“Rifare la politica (quella con la P maiuscola)” è l’obiettivo che si sono posti ieri i partecipanti al convegno nazionale di Rifare l’Italia, la corrente “socialdemocratica” del Pd, la corrente guidata tra gli altri da Stefano Fassina, Andrea Orlando e Matteo Orfini.
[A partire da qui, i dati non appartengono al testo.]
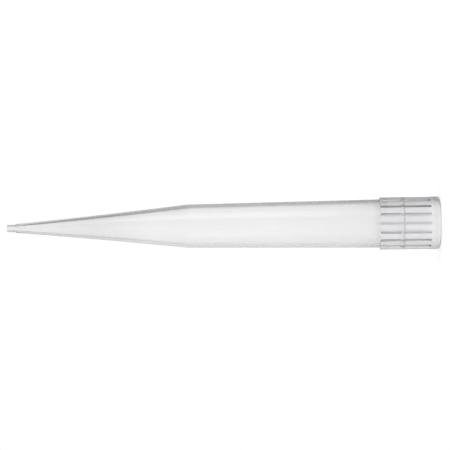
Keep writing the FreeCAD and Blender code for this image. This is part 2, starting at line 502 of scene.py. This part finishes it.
def polypropylene():
    """Natural polypropylene: clear, a little milky, with a faint satin from the mould.

    The grooves and the parting line are greyer with painted shade, and the cone is a little
    greyer. The collar has a very faint violet tint.
    """
    material = bpy.data.materials.new("natural_polypropylene")
    tree = fresh_tree(material)
    place = node(tree, "ShaderNodeTexCoord").outputs["Object"]
    stretched = node(tree, "ShaderNodeMapping", {"Vector": place, "Scale": CLOUD_STRETCH})
    cloud = node(
        tree, "ShaderNodeTexNoise", {"Vector": stretched.outputs["Vector"], **CLOUD}
    ).outputs["Fac"]
    shade = node(tree, "ShaderNodeAttribute", attribute_name="shade").outputs["Fac"]
    satin = node(tree, "ShaderNodeAttribute", attribute_name="satin").outputs["Fac"]
    # painted shade in the grooves and along the parting line, and greying by height, both from the
    # shade attribute
    shaded = mixed(tree, shade, mixed(tree, cloud, MILKY_TONE, WHITE), PAINTED_SHADE_GREY)
    height = node(tree, "ShaderNodeSeparateXYZ", {"Vector": place}).outputs["Z"]
    on_collar = ranged(tree, height, TINT_FADE, (1.0, 0.0))
    shader = node(tree, "ShaderNodeBsdfPrincipled", {
        "Base Color": mixed(tree, on_collar, shaded, COLLAR_TINT, blend="MULTIPLY"),
        "Roughness": combined(tree, "ADD", ranged(tree, cloud, CLOUD_SPAN, SATIN_GRAIN), satin),
        "IOR": REFRACTION,
        "Transmission Weight": TRANSMISSION,
    })
    volume = node(tree, "ShaderNodeVolumeAbsorption", {
        "Color": ABSORBED_TONE, "Density": ABSORPTION,
    })
    node(tree, "ShaderNodeOutputMaterial", {
        "Surface": shader.outputs["BSDF"], "Volume": volume.outputs["Volume"],
    })
    return material


# ---------------------------------------------------------------- stage, light and camera
VIEW_DISTANCE = 0.460
VIEW_AZIMUTH = math.radians(-9.9)  # turned from -Y so that a flute nearly faces the camera
VIEW_ROLL = math.radians(0.78)
FIELD_OF_VIEW = math.radians(9.18)
AIM_HEIGHT = 0.03524  # where on the tip the camera and the lamps aim
AIM_OFFSET = 0.000108  # up the camera's view from there

toward_camera = Vector((math.sin(VIEW_AZIMUTH), -math.cos(VIEW_AZIMUTH), 0))
dark_side = Vector((math.cos(VIEW_AZIMUTH), math.sin(VIEW_AZIMUTH), 0))

# How bright the studio looks through the tip and mirrored in it, as (across, brightness) stops.
# Across goes from -1 to 1, where 1 is straight towards the dark side.
SURROUNDINGS = [  # level with the tip, and on the floor far out
    (-1.0, 0.6), (-0.7, 0.85), (-0.2, 0.95), (0.0, 0.82), (0.2, 0.65), (0.45, 0.52), (0.9, 0.7),
]
RAISED = [  # higher up
    (-1.0, 0.55), (-0.6, 0.78), (-0.2, 0.82), (0.0, 0.7), (0.3, 0.42), (0.6, 0.3), (0.9, 0.25),
]
NEAR_FLOOR = [  # on the floor round the tip
    (-1.0, 0.9), (-0.3, 0.86), (0.0, 0.8), (0.2, 0.5), (0.5, 0.45), (0.9, 0.6),
]
UNDER_TIP = [(-1.0, 0.9), (1.0, 0.35)]  # on the floor close to the mouth
RAISED_SPAN = (0.0, 0.16)  # how far up a direction points where the level studio turns to raised
# How far from the tip's axis the floor turns from white to the tone close to the mouth, from that
# to the near floor, and from that to the far floor
WHITE_REACH, UNDER_REACH, NEAR_REACH = (0.0055, 0.009), (0.02, 0.06), (0.15, 0.35)

AMBIENT = 0.8
BOTH_WALLS = 2.5  # a wall has two surfaces, so light that has crossed more has crossed both walls
FLOOR_SIZE = 6.0
FLOOR_DROP = 0.00002  # keeps the floor just clear of the mouth
PAPER, PAPER_GLOW = (0.5, 0.5, 0.5, 1), 0.6  # what the camera sees: white, with a pale shadow
PALE_PAPER = (0.9, 0.9, 0.9, 1)
LAMP_DISTANCE = 0.9


def ray_kinds(tree):
    """Three masks: rays from the camera, rays that see the stage, and those that see it white.

    White is what the camera sees, also straight through both walls of the tip. Reflections, and
    light that turns inside the wall, see how the studio darkens at its sides.
    """
    path = node(tree, "ShaderNodeLightPath").outputs
    through = combined(tree, "GREATER_THAN", path["Transmission Depth"], BOTH_WALLS)
    white = combined(tree, "MAXIMUM", path["Is Camera Ray"], through)
    turned = combined(tree, "MAXIMUM", path["Is Glossy Ray"], path["Is Transmission Ray"])
    return path["Is Camera Ray"], combined(tree, "MAXIMUM", white, turned), white


def along(tree, vector, axis):
    """How far a vector goes along an axis."""
    product = node(tree, "ShaderNodeVectorMath", {0: vector, 1: axis}, operation="DOT_PRODUCT")
    return product.outputs["Value"]


def brightness_ramp(tree, across, stops):
    """A grey that follows how far across the stage a place lies."""
    share = ranged(tree, across, (-1.0, 1.0))
    ramp = node(tree, "ShaderNodeValToRGB", {"Fac": share})
    elements = ramp.color_ramp.elements
    while len(elements) < len(stops):
        elements.new(0.5)
    for element, (at, level) in zip(elements, stops):
        element.position = (at + 1) / 2
        element.color = (level, level, level, 1)
    return ramp.outputs["Color"]


def make_world():
    """A pale studio that darkens to its sides, most to one of them and higher up.

    Only what is seen through the tip or mirrored in it has that pattern. To the camera the
    studio is white, and its light on the floor is even.
    """
    world = bpy.data.worlds.new("studio")
    bpy.context.scene.world = world
    tree = fresh_tree(world)
    direction = node(tree, "ShaderNodeTexCoord").outputs["Generated"]
    across = along(tree, direction, dark_side)
    rise = along(tree, direction, Vector((0, 0, 1)))
    around = mixed(
        tree, ranged(tree, rise, RAISED_SPAN),
        brightness_ramp(tree, across, SURROUNDINGS), brightness_ramp(tree, across, RAISED),
    )
    _, seen_rays, white_rays = ray_kinds(tree)
    seen = node(tree, "ShaderNodeBackground", {"Color": mixed(tree, white_rays, around, WHITE)})
    lighting = node(tree, "ShaderNodeBackground", {"Color": WHITE, "Strength": AMBIENT})
    surface = mixed_shaders(tree, seen_rays, lighting.outputs[0], seen.outputs[0])
    node(tree, "ShaderNodeOutputWorld", {"Surface": surface})


def floor_paper():
    """White paper to the camera, with the tip's shadow on it.

    Seen through the tip or mirrored in it, the floor is white at the mouth, and further out it
    darkens to its sides as the studio does. Any other light meets pale paper.
    """
    material = bpy.data.materials.new("floor")
    tree = fresh_tree(material)
    place = node(tree, "ShaderNodeTexCoord").outputs["Object"]
    outward = node(tree, "ShaderNodeVectorMath", {0: place}, operation="NORMALIZE")
    across = along(tree, outward.outputs["Vector"], dark_side)
    distance = node(tree, "ShaderNodeVectorMath", {0: place}, operation="LENGTH").outputs["Value"]
    sides = brightness_ramp(tree, across, SURROUNDINGS)
    for reach, tone in (
        (NEAR_REACH, brightness_ramp(tree, across, NEAR_FLOOR)),
        (UNDER_REACH, brightness_ramp(tree, across, UNDER_TIP)),
        (WHITE_REACH, WHITE),
    ):
        sides = mixed(tree, ranged(tree, distance, reach), tone, sides)
    camera_rays, seen_rays, white_rays = ray_kinds(tree)
    paper = node(tree, "ShaderNodeBsdfDiffuse", {"Color": PAPER})
    glow = node(tree, "ShaderNodeEmission", {"Color": WHITE, "Strength": PAPER_GLOW})
    lit = node(tree, "ShaderNodeAddShader", {0: paper.outputs[0], 1: glow.outputs[0]})
    backdrop = node(tree, "ShaderNodeEmission", {"Color": mixed(tree, white_rays, sides, WHITE)})
    pale = node(tree, "ShaderNodeBsdfDiffuse", {"Color": PALE_PAPER})
    unseen = mixed_shaders(tree, seen_rays, pale.outputs[0], backdrop.outputs[0])
    surface = mixed_shaders(tree, camera_rays, unseen, lit.outputs[0])
    node(tree, "ShaderNodeOutputMaterial", {"Surface": surface})
    return material


def make_floor():
    """A plain white floor under the mouth."""
    mesh = bmesh.new()
    bmesh.ops.create_circle(mesh, cap_ends=True, segments=96, radius=FLOOR_SIZE)
    data = bpy.data.meshes.new("floor")
    mesh.to_mesh(data)
    mesh.free()
    floor = bpy.data.objects.new("floor", data)
    floor.location.z = cad_low.z - FLOOR_DROP
    bpy.context.scene.collection.objects.link(floor)
    floor.data.materials.append(floor_paper())


def soft_box(name, azimuth, elevation, width, height, level):
    """A lamp aimed at the tip's middle, as bright as level times white.

    Its azimuth is from the camera's, and both angles are in degrees.
    """
    data = bpy.data.lights.new(name, "AREA")
    data.shape = "RECTANGLE"
    data.size, data.size_y = width, height
    data.energy = level * math.pi * width * height
    lamp = bpy.data.objects.new(name, data)
    a, e = math.radians(azimuth) + VIEW_AZIMUTH, math.radians(elevation)
    away = Vector((math.sin(a) * math.cos(e), -math.cos(a) * math.cos(e), math.sin(e)))
    lamp.location = Vector((0, 0, AIM_HEIGHT)) + away * LAMP_DISTANCE
    lamp.rotation_mode = "QUATERNION"
    lamp.rotation_quaternion = (-away).to_track_quat("-Z", "Y")
    bpy.context.scene.collection.objects.link(lamp)


def make_camera():
    """Level with the tip's middle, rolled so that the tip lies across the picture, point left."""
    data = bpy.data.cameras.new("camera")
    data.lens = data.sensor_width / 2 / math.tan(FIELD_OF_VIEW / 2)
    data.clip_start, data.clip_end = 0.01, 20.0
    camera = bpy.data.objects.new("camera", data)
    bpy.context.scene.collection.objects.link(camera)
    down = Vector((0, 0, -1))
    right = down * math.cos(VIEW_ROLL) - dark_side * math.sin(VIEW_ROLL)
    up = down * math.sin(VIEW_ROLL) + dark_side * math.cos(VIEW_ROLL)
    aim = Vector((0, 0, AIM_HEIGHT)) + up * AIM_OFFSET
    placing = Matrix((right, up, toward_camera)).transposed().to_4x4()
    placing.translation = aim + toward_camera * VIEW_DISTANCE
    camera.matrix_world = placing
    bpy.context.scene.camera = camera


tip = build_tip()
tip.data.materials.append(polypropylene())
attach(tip, "root")
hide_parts("pipette_tip")

make_world()
make_floor()
soft_box("key", azimuth=56, elevation=6, width=0.5, height=0.26, level=1.0)
soft_box("overhead", azimuth=20, elevation=70, width=0.5, height=0.5, level=1.2)
make_camera()
bpy.context.scene.view_settings.view_transform = "Standard"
[ad]Le posizioni critiche nei confronti delle misure economiche del Governo Monti, in particolare sulla riforma del Lavoro targata Elsa Fornero, sono ben note, così come ben note sono le critiche nei confronti del più celebre tra i quarantenni democratici, il sindaco di Firenze Matteo Renzi. Questo ha attirato nei giorni scorsi l’attenzione di esponenti delle diverse anime del partito, dallo stesso Renzi (“Fanno battaglie generazionali solo ai convegni”), al “franceschiniano” Giacomelli (“mi sembra vogliano fare una gioiosa macchina”), fino al “lettiano” Boccia (che invece insiste sulla necessità di proseguire l’opera di Monti).
Risposte ne sono date a tutti. Alcune più taglienti, altre semplici e dirette. Ai rottamatori, Fassina (il primo dei responsabili ad intervenire) ricorda che nelle visite all’Alcoa, o al Carbosulcis, dai lavoratori non venivano richieste di rottamare dirigenti politici, ma di dare occupazione, lavoro. E a chi sostiene l’ineluttabilità della tecnica al di sopra della politica, ha risposto “il cambiamento non è dato, l’economia è politica”, come a dire: diverse sono le opzioni nel menu, quella dei progressisti è diversa da quella di chi è riunito a Cernobbio. La “tecnica” così come la conosciamo oggi altro non sarebbe che il liberismo, la teoria economica che avrebbe guidato la politica economica europea di questo inizio secolo, i cui fallimenti – per Fassina – sarebbero abbastanza evidenti che non servirebbe riscriverne l’agenda, ma cambiarla alla radice, con l’aiuto delle forze progressiste europee. L’agenda del cambiamento, per Fassina, dovrebbe piuttosto migliorare la qualità della democrazia, a partire dalla qualità del lavoro (“nessun leader progressista in Europa direbbe con Marchionne, senza se e senza ma”, frecciatina nei confronti del Sindaco di Firenze).
Quindi le primarie, che non devono esaurire i compiti di un partito, che non devono essere uno scontro tra giovani e vecchi, ma tra programmi diversi: anche qui il riferimento indiretto è a Matteo Renzi, con Orfini che successivamente risponde in via diretta all’attacco del Sindaco: “Noi non facciamo battaglie generazionali. La nostra è una battaglia politica nel Paese. Ci piacerebbe che Renzi facesse lo stesso”.
Nell’intervento di Orfini anche un accenno alla polemica sul “futuro organigramma”: non è giusto – ha affermato – che si pensi al mandato ministeriale come l’unico modo di poter fare politica, chi ha già fatto due mandati non ha un diritto divino a farne un terzo.
Conclude la serata Andrea Orlando, con un intervento incentrato sulla necessità di giustizia sociale: competizione e trasparenza di mercato, ma anche equità, per “salvare il capitalismo da se stesso”. Dal responsabile del forum Giustizia del partito di Bersani anche un richiamo forte al garantismo, un tema che gli eventi dell’estate hanno reso particolarmente rilevante per la costruzione di un’identità politica, e che segna ancor più un solco con l’IdV di Di Pietro.